Work required | Begin with the line containing "return connector.part" and end with the line containing "for node in"; set down that block verbatim and nothing else.

Data provided |
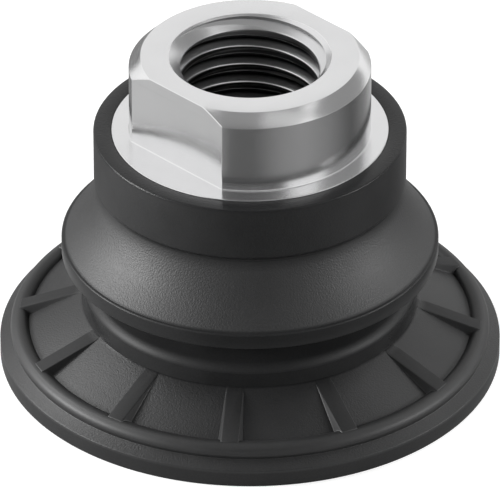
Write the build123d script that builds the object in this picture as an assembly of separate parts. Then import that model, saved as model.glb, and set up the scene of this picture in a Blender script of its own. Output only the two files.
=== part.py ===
from build123d import *
import os
from math import radians, tan

os.makedirs("parts", exist_ok=True)

# Bellows suction cup with a threaded connector, in mm.
# The origin is the centre of the plane that the lip seals on, and Z runs up the cup's axis.
# Every section is drawn as radius and height, and each height starts where the one below ends.

# Lip and membrane of the rubber cup
lip_dia = 42.0
lip_edge = 1.53  # height of the lip's outer edge
seal_width = 1.0  # flat ring that lies on the workpiece
cone_angle = 28.03  # slope of the membrane
bead_dia = 38.56  # circle that the stiffening bead is centred on
bead_radius = 0.8
rib_count = 12
rib_turn = -95.0  # direction of the first rib, 5 degrees off -Y
rib_width = 1.4  # across the flat top
rib_depth = 1.2  # from the flat top down into the membrane
rib_bite = 0.5  # length of the rib inside the wall
rib_draft = 22.0

# Cleats under the membrane, which keep a thin sheet from being sucked in
cleat_width = 1.1
cleat_height = 0.45
cleat_root = 0.5  # depth of the cleat inside the membrane
cleat_in_dia = 28.0
cleat_out_dia = 37.4
cleat_draft = 8.0

# Folds of the rubber cup
wall = 1.8
foot_dia = 28.14  # where the wall rises from the membrane
shoulder_dia = 27.5
shoulder_rise = 1.76
shoulder_round = 1.0
waist_dia = 23.6
waist_rise = 0.8
waist_height = 0.8
waist_round = 0.5
fold_dia = 31.46
fold_rise = 1.44
fold_band = 1.34
fold_land = 0.28  # narrow step between the fold's rim and the bell
fold_round = 0.7  # inside of the fold
bell_rise = 5.64
bell_hollow = 0.36  # depth of the bell's concave curve

# Collar of the rubber cup, which grips the connector
collar_wall = 1.5
collar_height = 4.6
neck_step = 0.3  # step in from the collar to the bell
grip_gap = 0.03
seat_depth = 5.0  # from the collar's top to the ledge that the connector stands on
seat_ledge = 1.3  # thickness of the ledge
ledge_width = 1.9

# Connector
flange_dia = 22.94
flange_proud = 0.05  # height of the flange above the rubber
barb_height = 1.7
barb_lead = 0.6
groove_height = 1.3
groove_depth = 0.9
hub_dia = 20.0
hub_height = 6.96
hub_chamfer = 0.98
across_flats = 17.0
flats_turn = 45.0  # direction of the flats' normal
thread_minor_dia = 11.5
lead_in = 0.98  # chamfer at both mouths of the thread

# Heights and widths that follow from the sizes above
cone_slope = tan(radians(cone_angle))
bead_z = lip_edge + (lip_dia - bead_dia) / 2 * cone_slope
foot_z = lip_edge + (lip_dia - foot_dia) / 2 * cone_slope
shoulder_z = foot_z + shoulder_rise
waist_low_z = shoulder_z + waist_rise
waist_top_z = waist_low_z + waist_height
fold_low_z = waist_top_z + fold_rise
fold_top_z = fold_low_z + fold_band
collar_low_z = fold_top_z + bell_rise
collar_top_z = collar_low_z + collar_height
seat_z = collar_top_z - seat_depth
groove_low_z = seat_z + barb_height
groove_top_z = groove_low_z + groove_height
flange_z = collar_top_z + flange_proud
top_z = flange_z + hub_height
groove_dia = flange_dia - 2 * groove_depth
neck_bore = flange_dia + 2 * grip_gap
collar_dia = neck_bore + 2 * collar_wall


def at(dia, z):
    """A point of a section, from the diameter there and the height."""
    return Vector(dia / 2, z)


def parallel(start, end):
    """The line that runs one wall thickness to the left of a stretch of outline."""
    way = (end - start).normalized()
    return start + Vector(-way.Y, way.X) * wall, way


def crossing(first, second):
    """The inner corner, where the parallels of two stretches meet."""
    (a, u), (b, v) = parallel(*first), parallel(*second)
    return a + u * ((b - a).cross(v).Z / u.cross(v).Z)


# Corners of the cup's outer skin, and of the skin inside it
seal_edge = at(lip_dia - 2 * seal_width, 0)
lip_low = at(lip_dia, 0)
lip_top = at(lip_dia, lip_edge)
foot = at(foot_dia, foot_z)
shoulder = at(shoulder_dia, shoulder_z)
waist_low = at(waist_dia, waist_low_z)
waist_top = at(waist_dia, waist_top_z)
fold_low = at(fold_dia, fold_low_z)
fold_top = at(fold_dia, fold_top_z)
land = at(fold_dia - 2 * fold_land, fold_top_z)
neck = at(collar_dia - 2 * neck_step, collar_low_z)
inner_foot = crossing((lip_top, foot), (foot, shoulder))
inner_shoulder = crossing((foot, shoulder), (shoulder, waist_low))
inner_waist_low = crossing((shoulder, waist_low), (waist_low, waist_top))
inner_waist_top = crossing((waist_low, waist_top), (waist_top, fold_low))
inner_fold = crossing((waist_top, fold_low), (land, neck))


def bell_middle():
    """The bell is an arc, hollowed from the straight line between its ends."""
    way = (neck - land).normalized()
    return (land + neck) / 2 + Vector(-way.Y, way.X) * bell_hollow


def under_ledge():
    """Where the ledge's underside meets the inner skin of the bell."""
    start, way = parallel(land, neck)
    return start + way * ((seat_z - seat_ledge - start.Y) / way.Y)


def cup_section():
    """The rubber's section: outer skin up to the collar, down the neck, then back inside,
    and the round bead, half sunk in the membrane."""
    ring_dia = groove_dia + 2 * grip_gap
    throat_dia = neck_bore - 2 * ledge_width
    inner_round = waist_round + wall / 2
    with BuildSketch(Plane.XZ) as section:
        with BuildLine():
            FilletPolyline(
                seal_edge, lip_low, lip_top, foot, shoulder, waist_low, waist_top,
                fold_low, fold_top, land,
                radius=[0, 0, 0, shoulder_round, waist_round, waist_round, 0, 0],
            )
            ThreePointArc(land, bell_middle(), neck)
            Polyline(
                neck,
                at(collar_dia, collar_low_z),
                at(collar_dia, collar_top_z),
                at(neck_bore, collar_top_z),
                at(neck_bore, groove_top_z),
                at(ring_dia, groove_top_z),
                at(ring_dia, groove_low_z),
                at(neck_bore, groove_low_z),
                at(neck_bore, seat_z),
                at(throat_dia, seat_z),
            )
            FilletPolyline(
                at(throat_dia, seat_z),
                at(throat_dia, seat_z - seat_ledge),
                under_ledge(),
                inner_fold,
                inner_waist_top,
                inner_waist_low,
                inner_shoulder,
                inner_foot,
                seal_edge,
                radius=[
                    0, fold_round, fold_round, inner_round, inner_round, waist_round,
                    fold_round,
                ],
            )
        make_face()
        with Locations(at(bead_dia, bead_z)):
            Circle(bead_radius)
    return section.sketch


def drafted_bar(start, end, width, depth, draft):
    """A straight bar with drafted sides: its flat face runs from start to end, above or
    below its root, depending on which way it runs."""
    start, end = Vector(start.X, 0, start.Y), Vector(end.X, 0, end.Y)
    half_top = width / 2
    half_root = half_top + depth * tan(radians(draft))
    with BuildPart() as bar:
        with BuildSketch(Plane(origin=start, x_dir=(0, 1, 0), z_dir=end - start)):
            with BuildLine():
                Polyline(
                    (-half_top, 0), (half_top, 0), (half_root, depth), (-half_root, depth),
                    close=True,
                )
            make_face()
        extrude(amount=(end - start).length)
    return bar.part


def rib():
    """A rib's flat top runs from the bead's crown in to the foot of the wall."""
    crown = at(bead_dia, bead_z + bead_radius)
    way = (foot - crown).normalized()
    return drafted_bar(crown, foot + way * rib_bite, rib_width, rib_depth, rib_draft)


def cleat():
    """A cleat hangs under the membrane, parallel to its underside."""
    way = (inner_foot - seal_edge).normalized()
    down = Vector(-way.Y, way.X) * cleat_height

    def under(dia):
        return seal_edge + way * ((dia / 2 - seal_edge.X) / way.X) + down

    depth = cleat_height + cleat_root
    ends = under(cleat_in_dia), under(cleat_out_dia)
    return drafted_bar(*ends, cleat_width, depth, cleat_draft)


def bellows_cup():
    """The rubber moulding: folded wall, bead, ribs, and cleats halfway between the ribs."""
    half_step = 180 / rib_count
    with BuildPart() as cup:
        add(revolve(cup_section(), axis=Axis.Z))
        with PolarLocations(0, rib_count, start_angle=rib_turn):
            add(rib())
        with PolarLocations(0, rib_count, start_angle=rib_turn + half_step):
            add(cleat())
    return cup.part


def connector_section():
    """The connector as it is turned, before its flats are milled."""
    mouth_dia = thread_minor_dia + 2 * lead_in
    with BuildSketch(Plane.XZ) as section:
        with BuildLine():
            Polyline(
                at(mouth_dia, seat_z),
                at(flange_dia - 2 * barb_lead, seat_z),
                at(flange_dia, seat_z + barb_lead),
                at(flange_dia, groove_low_z),
                at(groove_dia, groove_low_z),
                at(groove_dia, groove_top_z),
                at(flange_dia, groove_top_z),
                at(flange_dia, flange_z),
                at(hub_dia, flange_z),
                at(hub_dia, top_z - hub_chamfer),
                at(hub_dia - 2 * hub_chamfer, top_z),
                at(mouth_dia, top_z),
                at(thread_minor_dia, top_z - lead_in),
                at(thread_minor_dia, seat_z + lead_in),
                close=True,
            )
        make_face()
    return section.sketch


def threaded_connector():
    """The aluminium connector: turned, then milled with two parallel wrench flats."""
    with BuildPart() as connector:
        add(revolve(connector_section(), axis=Axis.Z))
        with BuildSketch(Plane.XY.offset(flange_z)):
            Circle(hub_dia)
            Rectangle(across_flats, 3 * hub_dia, rotation=flats_turn, mode=Mode.SUBTRACT)
        extrude(amount=hub_height, mode=Mode.SUBTRACT)
    return connector.part


export_step(bellows_cup(), "parts/bellows_cup.step")
export_step(threaded_connector(), "parts/threaded_connector.step")
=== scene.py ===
import bpy
import bmesh
from math import atan2, cos, pi, prod, radians, sin, tan
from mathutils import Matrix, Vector


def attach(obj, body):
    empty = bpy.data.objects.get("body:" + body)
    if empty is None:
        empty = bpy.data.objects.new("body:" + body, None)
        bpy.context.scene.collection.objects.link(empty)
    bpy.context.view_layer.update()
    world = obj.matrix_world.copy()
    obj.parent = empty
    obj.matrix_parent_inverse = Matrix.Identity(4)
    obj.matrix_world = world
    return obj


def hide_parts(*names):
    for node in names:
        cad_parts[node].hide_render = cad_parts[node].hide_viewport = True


# Bellows suction cup with a threaded connector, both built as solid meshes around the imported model.
# Lengths in the dictionaries are millimetres, and mm turns them into Blender's metres. Turns are
# degrees, a lamp's power is watts, and the scale of a pattern is Blender's own.

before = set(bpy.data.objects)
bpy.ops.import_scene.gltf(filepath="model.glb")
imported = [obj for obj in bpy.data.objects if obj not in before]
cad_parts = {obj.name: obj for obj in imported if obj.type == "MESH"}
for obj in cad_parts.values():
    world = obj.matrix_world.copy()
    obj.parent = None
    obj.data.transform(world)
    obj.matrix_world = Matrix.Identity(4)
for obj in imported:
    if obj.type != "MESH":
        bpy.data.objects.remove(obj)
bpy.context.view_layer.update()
mm = 0.001
weld = 0.0005 * mm  # points closer than this are one point
near = 0.002 * mm  # a point this close to a plane lies on it


def choose(piece):
    bpy.ops.object.select_all(action="DESELECT")
    piece.select_set(True)
    bpy.context.view_layer.objects.active = piece


def startEditing(piece):
    choose(piece)
    bpy.ops.object.mode_set(mode="EDIT")
    bpy.ops.mesh.select_mode(type="VERT")
    bpy.ops.mesh.select_all(action="DESELECT")


def stopEditing():
    bpy.ops.object.mode_set(mode="OBJECT")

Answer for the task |
    return connector.part


export_step(bellows_cup(), "parts/bellows_cup.step")
export_step(threaded_connector(), "parts/threaded_connector.step")
=== scene.py ===
import bpy
import bmesh
from math import atan2, cos, pi, prod, radians, sin, tan
from mathutils import Matrix, Vector


def attach(obj, body):
    empty = bpy.data.objects.get("body:" + body)
    if empty is None:
        empty = bpy.data.objects.new("body:" + body, None)
        bpy.context.scene.collection.objects.link(empty)
    bpy.context.view_layer.update()
    world = obj.matrix_world.copy()
    obj.parent = empty
    obj.matrix_parent_inverse = Matrix.Identity(4)
    obj.matrix_world = world
    return obj


def hide_parts(*names):
    for node in names:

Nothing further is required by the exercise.